За громадными верфями в самом предместье, за плавучим городком, составленным из лодок, небольших жонг, крытых холстиной и камышом, толпившихся у обоих берегов Тчу-Кианга, за свайными постройками начинался город. Дома и лавки с террасами и галереями, перекинутыми через улицы, великолепные здания иноземных контор.
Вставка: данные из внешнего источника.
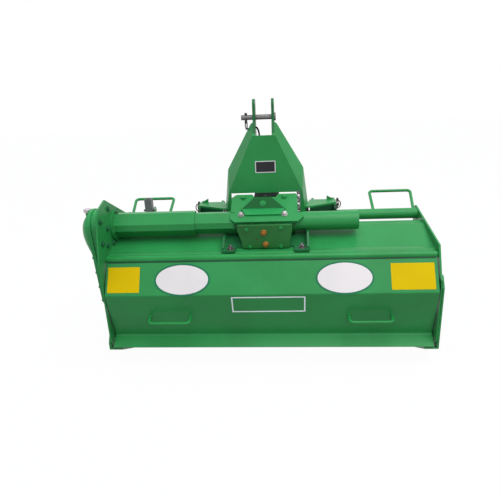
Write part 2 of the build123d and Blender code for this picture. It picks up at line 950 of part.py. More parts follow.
stock_planes = [
    Plane(origin=(gear_x, stock_rear_y, stock_shoulder_z), z_dir=(0, -1, 0)),
    Plane(
        origin=(gear_x, stock_rear_y, stock_shoulder_z),
        z_dir=(0, stock_shoulder_z - stock_peak_z, stock_peak_y - stock_rear_y),
    ),
]
for hand in (-1, 1):
    shoulder = (gear_x + hand * stock_top_half, stock_rear_y, stock_shoulder_z)
    peak = (gear_x + hand * stock_top_half, stock_peak_y, stock_peak_z)
    panel = (gear_x + hand * stock_panel_half, stock_rear_y, panel_low_z)
    waist = (gear_x + hand * stock_waist_half, stock_front_y, stock_waist_z)
    foot = (gear_x + hand * stock_foot_half, stock_front_y, stock_foot_z)
    stock_planes.append(plane_through(shoulder, panel, peak, hand))
    stock_planes.append(plane_through(panel, foot, waist, hand))


def stock_block(inset):
    """Solid with the headstock's outer faces, all drawn in by one distance."""
    with BuildPart() as block:
        with BuildSketch(level(stock_foot_z - 60)):
            with Locations((gear_x, stock_front_y)):
                Rectangle(3 * stock_foot_half, 3 * (stock_front_y - stock_rear_y))
        extrude(amount=2 * (stock_peak_z - stock_foot_z))
        for plane in stock_planes:
            split(bisect_by=plane.offset(-inset), keep=Keep.BOTTOM)
    return block.part


with BuildPart() as headstock:
    add(stock_block(0))
    add(stock_block(stock_sheet), mode=Mode.SUBTRACT)
    with BuildSketch(across(gear_x - 2 * stock_foot_half)):
        with BuildLine():
            Polyline(
                (stock_rear_y - 20, stock_foot_z),
                (stock_rear_y - 20, stock_peak_z + 20),
                (stock_peak_y - 14, stock_peak_z + 20),
                (stock_peak_y, stock_peak_z),
                (stock_peak_y + stock_sheet, stock_peak_z - stock_sheet),
                (stock_front_y, stock_waist_z),
                (stock_front_y, stock_foot_z),
                close=True,
            )
        make_face()
        with Locations((front_tube_y, front_tube_z)):
            Circle(front_tube_r, mode=Mode.SUBTRACT)
    extrude(amount=4 * stock_foot_half, mode=Mode.INTERSECT)
    with BuildSketch(behind(stock_rear_y + 2 * stock_sheet)):
        with Locations((gear_x, (panel_low_z + stock_foot_z - overcut) / 2)):
            Rectangle(2 * window_half, panel_low_z - stock_foot_z + overcut)
    extrude(amount=4 * stock_sheet, mode=Mode.SUBTRACT)
    with BuildSketch(level(stock_shoulder_z)):
        with Locations((gear_x, stock_front_y)):
            Rectangle(2 * (lug_half - lug_t), 3 * (stock_front_y - stock_rear_y))
    extrude(amount=2 * (stock_peak_z - stock_shoulder_z), mode=Mode.SUBTRACT)
save(headstock, "headstock_shell")

# Top link lugs inside the shell, each with a hole for the pin and a higher spare one
lug_low_z = 730.0
lug_top_z = 930.0
lug_rear_y = 86.0
lug_front_y = 140.0
lug_hole_y = 113.0
top_pin_z = 863.0
spare_top_z = 901.0
top_pin_r = 9.5

for side, hand in (("left", -1), ("right", 1)):
    with BuildPart() as lug:
        with BuildSketch(across(gear_x + hand * lug_half)):
            with BuildLine():
                Polyline(
                    (stock_rear_y, lug_low_z),
                    (stock_rear_y, stock_shoulder_z),
                    (lug_rear_y, stock_peak_z + 6),
                    (lug_rear_y, lug_top_z),
                    (lug_front_y, lug_top_z),
                    (lug_front_y, stock_shoulder_z),
                    (lug_hole_y, lug_low_z),
                    close=True,
                )
            lug_face = make_face()
            fillet(lug_face.vertices().group_by(Axis.Z)[-1], 24)
            with Locations((lug_hole_y, top_pin_z), (lug_hole_y, spare_top_z)):
                Circle(top_pin_r + seat_gap, mode=Mode.SUBTRACT)
        extrude(amount=-hand * lug_t)
        add(headstock.part, mode=Mode.SUBTRACT)
        split(bisect_by=stock_planes[0].offset(-stock_sheet), keep=Keep.BOTTOM)
    save(lug, f"headstock_lug_{side}")

# Pins of the three hitch points, each kept by a linchpin with a ring round it
pin_head_r = 15.0
pin_head = 6.0
linch_r = 3.5
ring_r = 19.0
ring_bar = 2.0


def hitch_pin(y, z, radius, head_x, end_x, linch_x):
    """Pin along X with a head outside its first ear and a cross hole near its end."""
    out = 1 if end_x > head_x else -1
    with BuildPart() as pin:
        with BuildSketch(across(head_x)):
            with Locations((y, z)):
                Circle(radius)
        extrude(amount=end_x - head_x)
        with BuildSketch(across(head_x)):
            with Locations((y, z)):
                Circle(max(pin_head_r, radius + 5))
        extrude(amount=-out * pin_head)
        with BuildSketch(level(z - 2 * radius)):
            with Locations((linch_x, y)):
                Circle(linch_r)
        extrude(amount=4 * radius, mode=Mode.SUBTRACT)
    return pin


def linchpin(x, y, z):
    """Upright pin through a hitch pin, with its spring ring round that pin."""
    with BuildPart() as clip:
        with BuildSketch(level(z - ring_r - 4)):
            with Locations((x, y)):
                Circle(linch_r)
        extrude(amount=2 * ring_r + 10)
        with BuildSketch(across(x - ring_bar)):
            with Locations((y, z)):
                Circle(ring_r + ring_bar)
                Circle(ring_r - ring_bar, mode=Mode.SUBTRACT)
        extrude(amount=2 * ring_bar)
    return clip


top_pin_linch_x = gear_x - lug_half - 27.0
top_pin = hitch_pin(
    lug_hole_y,
    top_pin_z,
    top_pin_r,
    gear_x + lug_half,
    gear_x - lug_half - 45.0,
    top_pin_linch_x,
)
save(top_pin, "top_link_pin")
save(linchpin(top_pin_linch_x, lug_hole_y, top_pin_z), "top_link_linchpin")

# Lower hitch brackets on the front tube: two ears under one plate
ear_t = 10.0
inner_ear = 196.0      # outer face of the inner ear from the middle
outer_ear = 281.0
ear_rear_y = 100.0
ear_front_y = 243.0
ear_top_z = 514.0
ear_low_z = 414.0
lower_pin_y = 213.0
lower_pin_z = 490.0
spare_low_z = 442.0
lower_pin_r = 11.0
ear_plate_t = 6.0
ear_plate_front_y = 173.0
ear_plate_inner = 140.0
ear_web_t = 5.0
tab_inner = 246.0      # upright tab on the plate, sloping off outwards
tab_outer = 276.0
tab_height = 16.0
tab_t = 6.0
lower_linch = outer_ear + 10.0
lower_pin_end = outer_ear + 20.0

for side, hand in (("left", -1), ("right", 1)):
    with BuildPart() as bracket:
        for ear in (inner_ear, outer_ear):
            with BuildSketch(across(gear_x + hand * ear)):
                with BuildLine():
                    Polyline(
                        (ear_rear_y, front_tube_z - 14),
                        (ear_rear_y, ear_top_z),
                        (ear_front_y, ear_top_z),
                        (ear_front_y, ear_low_z),
                        (lower_pin_y - 30, ear_low_z),
                        (front_tube_y + 20, front_tube_z - 34),
                        (front_tube_y - 16, front_tube_z - 34),
                        close=True,
                    )
                ear_face = make_face()
                fillet(ear_face.vertices().group_by(Axis.Y)[-1], 24)
                with Locations((front_tube_y, front_tube_z)):
                    Circle(front_tube_r, mode=Mode.SUBTRACT)
                with Locations((lower_pin_y, lower_pin_z), (lower_pin_y, spare_low_z)):
                    Circle(lower_pin_r + seat_gap, mode=Mode.SUBTRACT)
            extrude(amount=-hand * ear_t)
        with BuildSketch(level(ear_top_z)):
            with BuildLine():
                Polyline(
                    (gear_x + hand * ear_plate_inner, stock_rear_y + 6),
                    (gear_x + hand * stock_foot_half, stock_rear_y + 6),
                    (gear_x + hand * outer_ear, front_tube_y - 4),
                    (gear_x + hand * outer_ear, ear_plate_front_y),
                    (gear_x + hand * ear_plate_inner, ear_plate_front_y),
                    close=True,
                )
            make_face()
        extrude(amount=ear_plate_t)
        with BuildSketch(level(ear_top_z)):
            with BuildLine():
                Polyline(
                    (gear_x + hand * stock_foot_half, stock_rear_y + 6),
                    (gear_x + hand * outer_ear, front_tube_y - 4),
                    (gear_x + hand * outer_ear, front_tube_y - 4 + ear_web_t),
                    (gear_x + hand * stock_foot_half, stock_rear_y + 6 + ear_web_t),
                    close=True,
                )
            make_face()
        extrude(amount=front_tube_z + front_tube_r + 1 - ear_top_z)
        with BuildSketch(behind(ear_plate_front_y)):
            with BuildLine():
                Polyline(
                    (gear_x + hand * tab_inner, ear_top_z),
                    (gear_x + hand * tab_inner, ear_top_z + ear_plate_t + tab_height),
                    (gear_x + hand * tab_outer, ear_top_z + ear_plate_t),
                    (gear_x + hand * tab_outer, ear_top_z),
                    close=True,
                )
            make_face()
        extrude(amount=tab_t)
        add(stock_block(0), mode=Mode.SUBTRACT)
    save(bracket, f"hitch_bracket_{side}")
    lower_pin = hitch_pin(
        lower_pin_y,
        lower_pin_z,
        lower_pin_r,
        gear_x + hand * (inner_ear - ear_t),
        gear_x + hand * lower_pin_end,
        gear_x + hand * lower_linch,
    )
    save(lower_pin, f"hitch_pin_{side}")
    lower_clip = linchpin(gear_x + hand * lower_linch, lower_pin_y, lower_pin_z)
    save(lower_clip, f"hitch_linchpin_{side}")

# Bent guard bars in front of the hood, standing on the front tube
guard_bar = 6.0
guard_width = 158.5
guard_outer = hood_width / 2 - 10.5
guard_inner = guard_outer - guard_width
guard_splay = 12.0     # the outer bar leans out by this much
guard_reach_y = 266.5
guard_bend = 14.0
guard_run = guard_reach_y - front_tube_y

for side, hand, guard_reach_z in (("left", -1, 518.0), ("right", 1, 525.0)):
    guard_lift = guard_reach_z - front_tube_z
    guard_length = math.hypot(guard_run, guard_lift)
    guard_plane = Plane(
        origin=(hood_x, front_tube_y, front_tube_z),
        x_dir=(1, 0, 0),
        z_dir=(0, -guard_lift, guard_run),
    )
    with BuildPart() as front_guard:
        with BuildLine(guard_plane) as guard_line:
            FilletPolyline(
                (hand * guard_inner, 10),
                (hand * guard_inner, guard_length),
                (hand * (guard_outer + guard_splay), guard_length),
                (hand * guard_outer, 10),
                radius=guard_bend,
            )
        with BuildSketch(Plane(origin=guard_line.line @ 0, z_dir=guard_line.line % 0)):
            Circle(guard_bar)
        sweep(path=guard_line.line)
        with BuildSketch(across(hood_left)):
            with Locations((front_tube_y, front_tube_z)):
                Circle(front_tube_r)
        extrude(amount=hood_width, mode=Mode.SUBTRACT)
    save(front_guard, f"front_guard_{side}")

# Parking stand: a square leg that slides in a sleeve on the front tube
stand_x = hood_left + 70.5
stand_y = 205.0
leg_side = 30.0
leg_wall = 3.0
leg_top_z = 533.0
leg_play = 0.5
sleeve_wall = 3.5
stand_sleeve_low = 412.0
stand_sleeve_high = 477.0
foot_t = 6.0
foot_width = 54.0
foot_rear_y = 187.0
foot_front_y = 240.0
stand_pin_r = 5.0
stand_pin_z = stand_sleeve_high + stand_pin_r + 1.0
stand_arm_z = 455.0
stand_arm_height = 30.0
sleeve_side = leg_side + 2 * (leg_play + sleeve_wall)

with BuildPart() as stand_sleeve:
    with BuildSketch(level(stand_sleeve_low)):
        with Locations((stand_x, stand_y)):
            Rectangle(sleeve_side, sleeve_side)
            Rectangle(leg_side + 2 * leg_play, leg_side + 2 * leg_play, mode=Mode.SUBTRACT)
    extrude(amount=stand_sleeve_high - stand_sleeve_low)
    with BuildSketch(across(stand_x - sleeve_side / 2)):
        with Locations(((front_tube_y + stand_y - sleeve_side / 2) / 2, stand_arm_z)):
            Rectangle(stand_y - sleeve_side / 2 - front_tube_y, stand_arm_height)
        with Locations((front_tube_y, front_tube_z)):
            Circle(front_tube_r, mode=Mode.SUBTRACT)
    extrude(amount=sleeve_side)
save(stand_sleeve, "stand_sleeve")

with BuildPart() as stand_leg:
    with BuildSketch(level(0)):
        with Locations((stand_x, (foot_rear_y + foot_front_y) / 2)):
            Rectangle(foot_width, foot_front_y - foot_rear_y)
    extrude(amount=foot_t)
    with BuildSketch(level(0)):
        with Locations((stand_x, stand_y)):
            Rectangle(leg_side, leg_side)
    extrude(amount=leg_top_z)
    with BuildSketch(level(foot_t)):
        with Locations((stand_x, stand_y)):
            Rectangle(leg_side - 2 * leg_wall, leg_side - 2 * leg_wall)
    extrude(amount=leg_top_z - foot_t, mode=Mode.SUBTRACT)
    with BuildSketch(across(stand_x - leg_side)):
        with Locations((stand_y, stand_pin_z)):
            Circle(stand_pin_r)
    extrude(amount=2 * leg_side, mode=Mode.SUBTRACT)
save(stand_leg, "stand_leg")

with BuildPart() as stand_pin:
    with BuildSketch(across(stand_x - sleeve_side / 2 - 6)):
        with Locations((stand_y, stand_pin_z)):
            Circle(stand_pin_r)
    extrude(amount=sleeve_side + 12)
save(stand_pin, "stand_pin")
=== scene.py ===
import math

import bmesh
import bpy
from mathutils import Matrix, Vector


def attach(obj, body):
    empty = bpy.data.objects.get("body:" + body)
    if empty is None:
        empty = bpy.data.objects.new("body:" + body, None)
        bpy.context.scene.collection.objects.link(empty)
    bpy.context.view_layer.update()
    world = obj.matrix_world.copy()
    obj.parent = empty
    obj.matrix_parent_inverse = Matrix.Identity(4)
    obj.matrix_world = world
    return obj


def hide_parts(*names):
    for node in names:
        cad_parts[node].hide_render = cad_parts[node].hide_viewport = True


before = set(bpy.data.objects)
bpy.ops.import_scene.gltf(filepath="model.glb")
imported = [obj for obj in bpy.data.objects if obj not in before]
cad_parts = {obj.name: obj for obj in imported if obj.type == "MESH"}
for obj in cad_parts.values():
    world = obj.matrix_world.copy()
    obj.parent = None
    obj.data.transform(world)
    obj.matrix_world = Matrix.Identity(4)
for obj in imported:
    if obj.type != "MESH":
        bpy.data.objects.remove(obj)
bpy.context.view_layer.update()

# The camera stands behind the tiller, a little right of its middle and above it,
# as a person holding it at eye height would. It leans slightly to one side.
yaw, pitch, lean = math.radians(4.875), math.radians(20.0), math.radians(2.749)
ahead = Vector((-math.sin(yaw) * math.cos(pitch), math.cos(yaw) * math.cos(pitch), -math.sin(pitch)))
level_right = Vector((math.cos(yaw), math.sin(yaw), 0.0))
level_up = level_right.cross(ahead)
right = math.cos(lean) * level_right - math.sin(lean) * level_up
up = right.cross(ahead)
camera_data = bpy.data.cameras.new("camera")
sensor_width, focal_pixels, picture_pixels = 36.0, 480.0, 500.0
camera_data.sensor_width = sensor_width
camera_data.lens = sensor_width * focal_pixels / picture_pixels
camera = bpy.data.objects.new("camera", camera_data)
bpy.context.scene.collection.objects.link(camera)
camera_at = (0.1329, -1.7789, 1.015)
camera.matrix_world = Matrix.Translation(camera_at) @ Matrix((right, up, -ahead)).transposed().to_4x4()
bpy.context.scene.camera = camera
bpy.context.scene.view_settings.view_transform = "Standard"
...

Шум от гонгов, которыми зазывают купцы покупателей, говор на всех языках мира, пестрые ткани, груды товаров, людской непрерывный поток, синее небо, благовонные плюмерии, розы, жасмин, гардении многочисленных садов.
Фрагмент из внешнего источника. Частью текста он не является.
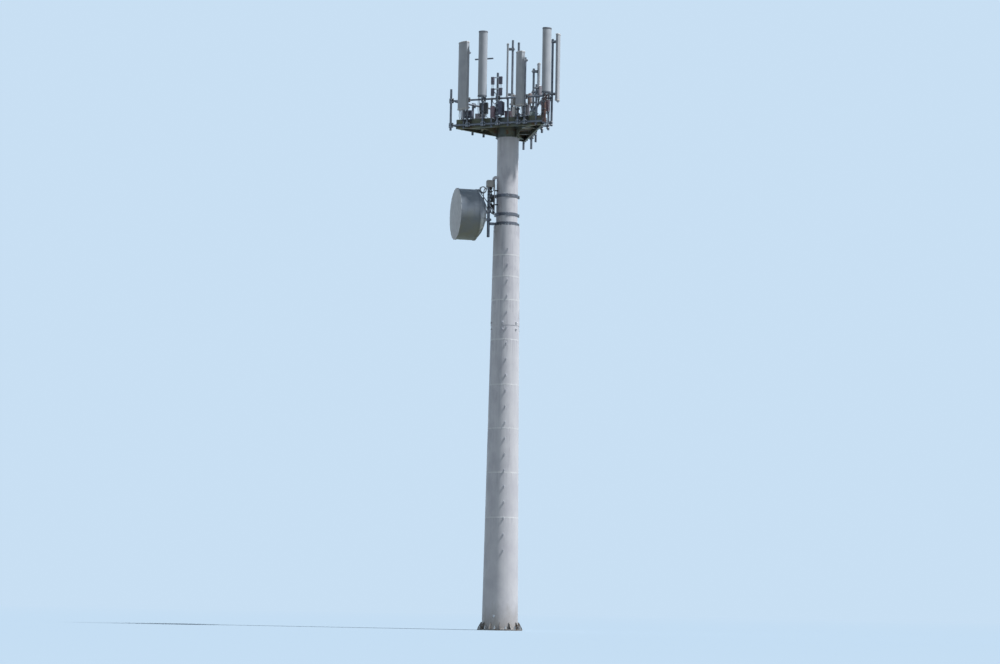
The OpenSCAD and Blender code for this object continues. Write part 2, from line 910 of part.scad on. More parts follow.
// Radio box clamped round the top of the dish's pipe
module dish_radio() {
    box_w = 260;
    box_h = 270;
    color([0.70, 0.72, 0.75]) on_dish()
        translate([dish_pipe_r, 0, dish_pipe_rise + dish_pipe_l / 2 - box_h])
            difference() {
                union() {
                    translate([-130, -box_w / 2, 0])
                        cube([220, box_w, box_h]);
                    for (y = [-box_w / 2 : 26 : box_w / 2 - fin_t])
                        translate([-130 - fin_h, y, 10])
                            cube([fin_h + 1, fin_t, box_h - 20]);
                }
                translate([0, 0, -through])
                    cylinder(d = dish_pipe_d + 2 * seat, h = box_h + 2 * through);
            }
}

// Small amplifiers in pairs on two crossbars, at the top of the middle pipe of the front face
module radio_stack() {
    tiers = [1235, 1690];
    bar = 40;
    bar_l = 460;
    box_w = 130;
    box_h = 300;
    box_d = 90;
    bar_out = pipe_d / 2 + seat;
    color([0.62, 0.62, 0.66]) on_pipe(3, 0)
        for (z = tiers) {
            translate([bar_out, -bar_l / 2, z])
                cube([bar, bar_l, bar]);
            for (y = [-bar_l / 2, bar_l / 2 - box_w]) {
                translate([bar_out + bar, y, z + bar - box_h])
                    cube([box_d, box_w, box_h]);
                for (k = [0.3, 0.7])
                    translate([bar_out + bar + box_d / 2, y + k * box_w, z + bar - box_h - port_l])
                        cylinder(d = port_d, h = port_l);
            }
        }
}

// A cast housing with cooling fins on its outer side and connectors under it
module radio(w, d, h) {
    shell = d - fin_h;
    count = floor((w - fin_t) / fin_pitch);
    first = -(count * fin_pitch + fin_t) / 2;
    linear_extrude(h)
        union() {
            translate([0, -w / 2])
                square([shell, w]);
            for (i = [0 : count])
                translate([shell - 1, first + i * fin_pitch])
                    square([fin_h + 1, fin_t]);
        }
    for (k = port_places)
        translate([d * 0.35, k * w / 5, -port_l])
            cylinder(d = port_d, h = port_l);
}

// Radio units on the pipes, and the cabinets on the deck in which the feeders end
module radio_units() {
    color([0.84, 0.84, 0.82]) {
        for (u = radio_specs)
            on_pipe(u[0], u[1])
                translate([pipe_d / 2 + radio_gap, 0, u[2]])
                    radio(u[3], u[4], u[5]);
        for (c = cabinets)
            on_face(c[0])
                translate([c[1], c[2] - c[4] / 2, deck_z])
                    cube([c[3], c[4], c[5]]);
    }
}

function unit(v) = v / norm(v);

// The route with each corner rounded over a length of r each way
function rounded_route(pts, r, steps = 5) = [
    for (i = [0 : len(pts) - 1])
        if (i == 0 || i == len(pts) - 1)
            pts[i]
        else
            let (
                a = pts[i] + r * unit(pts[i - 1] - pts[i]),
                b = pts[i] + r * unit(pts[i + 1] - pts[i])
            )
            for (k = [0 : steps])
                let (t = k / steps)
                    (1 - t) * (1 - t) * a + 2 * t * (1 - t) * pts[i] + t * t * b
];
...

Океанские пути сходились у Кантона, за ними лежали неведомые земли, скрытые в сплетениях гор, в пустынях, — неразгаданная манящая Азия.
Европейцы залили кровью Америку, африканские берега, цепкие, ненасытные, расползались по двум полушариям, и только огромный Восток, насторожившийся и непроницаемый, не пустил их дальше своей передней.
Голландцы, французы, венецианцы, португальцы и англичане снаряжали посольства к высокой особе императора. Посольства месяцами проживали в Пекине, добиваясь аудиенции, изучая «кэтоу» — правила обожания.
Чужестранцы прикидывались смиренными. Преклоняли колени и били лбом девять раз перед кушаньем, перед каждой кистью винограда, присылаемой с императорского стола. На заре дрожали от холода в длинной придворной свите, направляющейся в храм. Аудиенции случались редко и стали бессмысленными. Посольства стоили дорого, страна оставалась закрытой. Все же место для торговли на набережной европейцы купили упорством и пробудившейся жадностью двора. Торговля несказанно выросла. И хотя чужеземцам запрещалось привозить женщин, проникать в глубь страны, приобретать землю и дома, учиться китайскому языку, — достигнутое являлось началом победы.
Кусков был в Кантоне уже второй раз. Несколько лет назад он приходил сюда из Охотска на компанейском судне, привозил черно-бурых лисиц и песцов. Шел слух, что в Кантоне дадут за них хорошую цену. Китайцы не только дали высокую цену, но поставили в сухой док потрепанное бурей суденышко, заново проконопатили его, сменили почти весь такелаж. Две недели прожил Иван Александрович у почтенного господина Тай-Фу, бывавшего даже в Санкт-Петербурге.
В садике за невысоким двухэтажным домом, среди тщательно возделанных цветочных клумб, Тай-Фу угощал русского терпким душистым жуланом — чаем, не поступавшим в продажу: на особых блюдечках слуги приносили сушеных земляных червей, соленую рыбу, сою, нежное мясо из плавников акулы. Чай подавался в тонких прозрачных чашечках с крышками, чтобы не уходил аромат. После странных, непонятных яств Кусков с облегчением пил крепкий напиток. В огрубелых руках промышленного чашка казалась скорлупой.